Robert Farley
How does China weaponize the lending of money to the developing world? A recent study from the team of Anna Gelpern, Sebastian Horn, Scott Morris, Brad Parks, and Christoph Trebesch investigated a sample of China’s overseas lending contracts, finding that Beijing has a standardized approach to lending that sets it apart from other major creditors. The study sought to find concrete evidence to help discern whether or not Chinese lending is characterized by mechanisms that enable Beijing to squeeze debtor countries, or at least squeeze them beyond the international standard for such coercion. What many have guessed about Chinese lending appears to be true: China has built-in coercive mechanisms in its loan contracts that enable Beijing to apply a wave of different coercive effects on recalcitrant debtors.
The study assembled a dataset of 100 debt contracts, including borrowers in 24 countries and amounting to $36.6 billion, out of a universe of some 2,000 contracts over the last 20 years. They found that China tends to employ a standardized set of loan contracts that have a series of commonalities. The standardized contracts they study included extensive confidentiality clauses, reducing transparency and making study difficult. These contracts shroud China’s lending practices in a cloak of confidentiality, making it difficult for evaluators and monitoring agencies to get a good sense of how the loans perform. The contracts require different treatment for Chinese debts during periods of debt restructuring; Chinese debts have preference over other kinds of debt even when the international community deems it necessary to come to agreement with a government that has become over indebted. Finally, China’s contracts have a variety of cancellation, acceleration, and stabilization clauses that enable China to apply pressure to debtors who run into trouble.

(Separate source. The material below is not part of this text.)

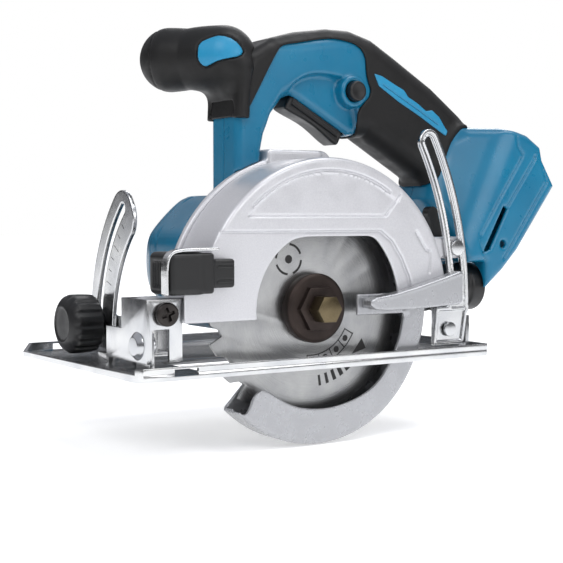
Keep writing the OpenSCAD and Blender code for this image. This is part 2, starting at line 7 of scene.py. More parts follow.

Arguably, China’s approach to overseas lending represents a rational reaction to the current financial environment. Ensuring that Chinese claims have precedence makes sense, as does detaching Chinese investment from the wider lending community. For borrowers, the Chinese approach offers something transactional, unburdened by the post-colonial politics that often infect relations between developing countries on the one hand and Europe and North America on the other.
But these practices are calculated to maximize the political impact of Chinese financing. China’s commitment to economic efficiency has always been colored by a desire to maximize political influence. Debt has often been used for coercive political purposes in international politics, more often than many theories of international politics are quite comfortable with. China’s lending has been attractive to borrowers in the Global South because it escapes some specific coercive elements, including policy conditionality (neoliberal Washington consensus items) and the very public and very embarrassing process of debt forgiveness and debt restructuring that often accompanies a state’s inability to pay. But it is also clear that China’s lending practices have their own specific coercive elements, and that these elements may, in the long run, be more destructive than borrowing from traditional lenders.